While Jolly founded the lobbying firm Three Bridges Advisors, he also had connections to the district, primarily his service as a top aide to the late Rep. C.W. Bill Young — whose October 2013 death triggered the special election. And Jolly capitalized on those connections —kicking off his campaign by declaring himself a “a Bill Young Republican” with the former congressman’s widow standing by his side.
Andy Stone, spokesman for the Democratic House Majority PAC, said that Democrats and their allies made a deliberate attempt to not only link Jolly to K Street, but to find a very specific issue that would resonate on a gut level with voters. They found their issue in Jolly’s work on social security.
“It was important to make the connection between David Jolly’s lobbying career and something that affected their lives in a very specific way,” Stone said.
Democratic outside groups hammered Jolly for his connections to St. Petersburg businessman and donor James MacDougald. A MacDougald-founded group, Free Enterprise Nation, was among Jolly’s lobbying clients. MacDougald had prominently called for social security to be dramatically reformed, and lobbying records for Free Enterprise Nation listed it as an issue that Three Bridges was working on.
House Majority PAC spent about $1 million total on the race — including $770,00 going to a television campaign hitting Jolly on his work on Social Security.
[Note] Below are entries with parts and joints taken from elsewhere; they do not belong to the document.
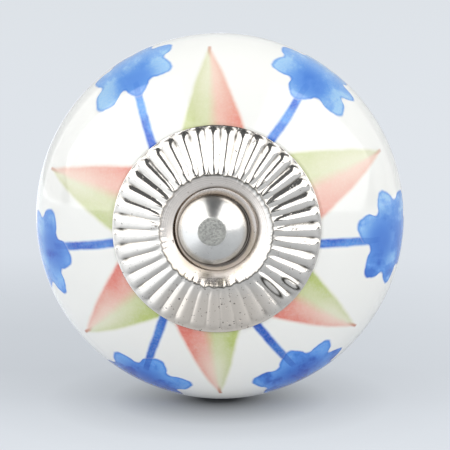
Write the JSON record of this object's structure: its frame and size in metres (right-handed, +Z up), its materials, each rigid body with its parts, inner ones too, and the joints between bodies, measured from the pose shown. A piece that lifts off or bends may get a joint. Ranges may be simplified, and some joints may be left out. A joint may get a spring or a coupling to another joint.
{
  "type": "cabinet knob",
  "caption": "Round hand-painted ceramic cabinet knob with a fluted metal rosette, a domed bolt through its centre and a metal base cup behind.",
  "frame": {"origin": "on the knob's axis, at the centre of the ring of the base cup that stands on the drawer face", "axes": "-Y points out of the drawer towards the user, +Y runs along the bolt into the drawer front, +Z is up"},
  "size_m": [0.042, 0.0601, 0.042],
  "materials": {
    "painted_glaze": "clear gloss glaze over hand-painted flowers",
    "plated_sheet": "bright plating with light tarnish in the cup",
    "plated_steel": "bright plating with a worn flat on the head",
    "cup_plate": "bright plating",
    "zinc_steel": "zinc plated"
  },
  "bodies": {
    "root": {"ceramic_body": "painted_glaze", "front_rosette": "plated_sheet", "bolt": "plated_steel", "base_cup": "cup_plate", "washer": "zinc_steel", "clamp_nut": "zinc_steel"}
  },
  "joints": []
}
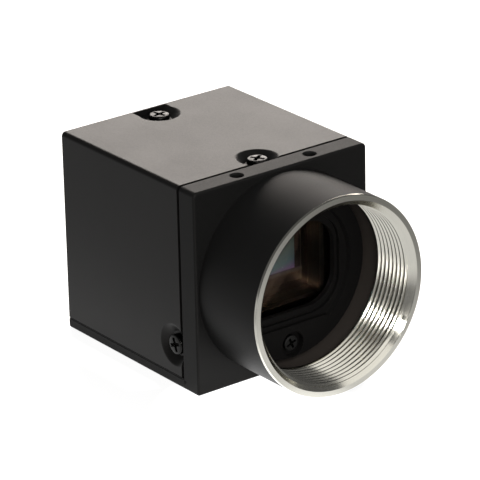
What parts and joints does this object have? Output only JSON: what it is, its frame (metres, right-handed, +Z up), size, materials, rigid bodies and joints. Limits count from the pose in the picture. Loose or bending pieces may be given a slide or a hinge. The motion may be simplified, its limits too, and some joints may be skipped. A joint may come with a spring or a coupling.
{
  "type": "machine vision camera",
  "caption": "Compact cube-shaped machine vision camera with a steel-lined screw lens mount in front, a black cover held by sunk screws, and USB and round trigger sockets on the back.",
  "frame": {"origin": "on the base's underside, under the middle of the whole camera's length and width", "axes": "+Z up out of the top cover, the lens looks along -Y, the sockets face +Y, +X is to the right seen from in front of the lens"},
  "size_m": [0.029, 0.043, 0.029],
  "materials": {
    "black_anodised": "satin black anodised aluminium",
    "lens_steel": "turned stainless steel",
    "bore_black": "matt black anodised aluminium",
    "black_screws": "black oxide steel",
    "filter_glass": "coated filter glass",
    "lid_glass": "clear lid glass",
    "gasket_rubber": "black rubber",
    "seal_foam": "black foam",
    "sensor_silicon": "iridescent silicon",
    "sensor_ceramic": "brown alumina",
    "board_green": "green solder resist",
    "chip_black": "moulded black resin",
    "crystal_can": "nickel plated lid",
    "ferrite_grey": "grey ferrite",
    "capacitor_tan": "tan ceramic",
    "spacer_brass": "plain brass",
    "steel_screws": "zinc plated steel",
    "link_black": "black connector plastic",
    "socket_steel": "nickel plated steel",
    "socket_black": "black insert plastic",
    "contact_gold": "gold plated",
    "lamp_white": "white lamp resin",
    "pipe_clear": "clear acrylic"
  },
  "bodies": {
    "root": {"chassis": "black_anodised", "lens_mount_ring": "lens_steel", "filter_retainer": "bore_black", "retainer_screws": "black_screws", "filter_gasket": "gasket_rubber", "filter_glass": "filter_glass", "sensor_seal": "seal_foam", "sensor_cover_glass": "lid_glass", "sensor_die": "sensor_silicon", "sensor_package": "sensor_ceramic", "sensor_board": "board_green", "main_board": "board_green", "socket_board": "board_green", "front_spacers": "spacer_brass", "rear_spacers": "spacer_brass", "front_link_socket": "link_black", "front_link_plug": "link_black", "rear_link_socket": "link_black", "rear_link_plug": "link_black", "image_processor": "chip_black", "memory_chips": "chip_black", "usb_bridge": "chip_black", "clock_crystal": "crystal_can", "power_inductors": "ferrite_grey", "board_capacitors": "capacitor_tan", "cover_screws": "black_screws", "board_screws": "steel_screws", "foot_screws": "black_screws", "cover": "black_anodised", "rear_panel": "black_anodised", "usb_shell": "socket_steel", "usb_core": "socket_black", "usb_contacts": "contact_gold", "io_shell": "socket_steel", "io_insert": "socket_black", "io_pins": "contact_gold", "status_lamp": "lamp_white", "light_pipe": "pipe_clear"}
  },
  "joints": []
}
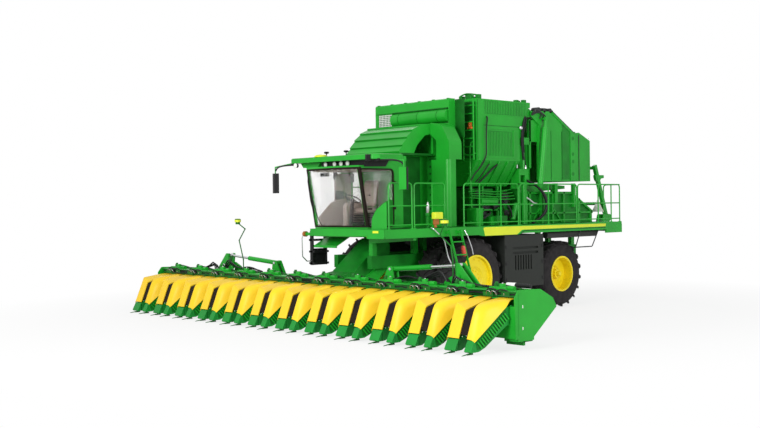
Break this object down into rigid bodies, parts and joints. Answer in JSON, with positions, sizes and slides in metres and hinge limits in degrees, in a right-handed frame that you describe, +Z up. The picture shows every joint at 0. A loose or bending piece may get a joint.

But ultimately voters in the GOP-leaning district backed Jolly over Sink.
“I think working on K Street — working as a contract lobbyist or an in-house lobbyist — doesn’t have any impact on the electorate,” said David Urban, a former chief of staff for former Sen. Arlen Specter and a Republican lobbyist for the American Continental Group. “People are smart enough to realize how Washington works.”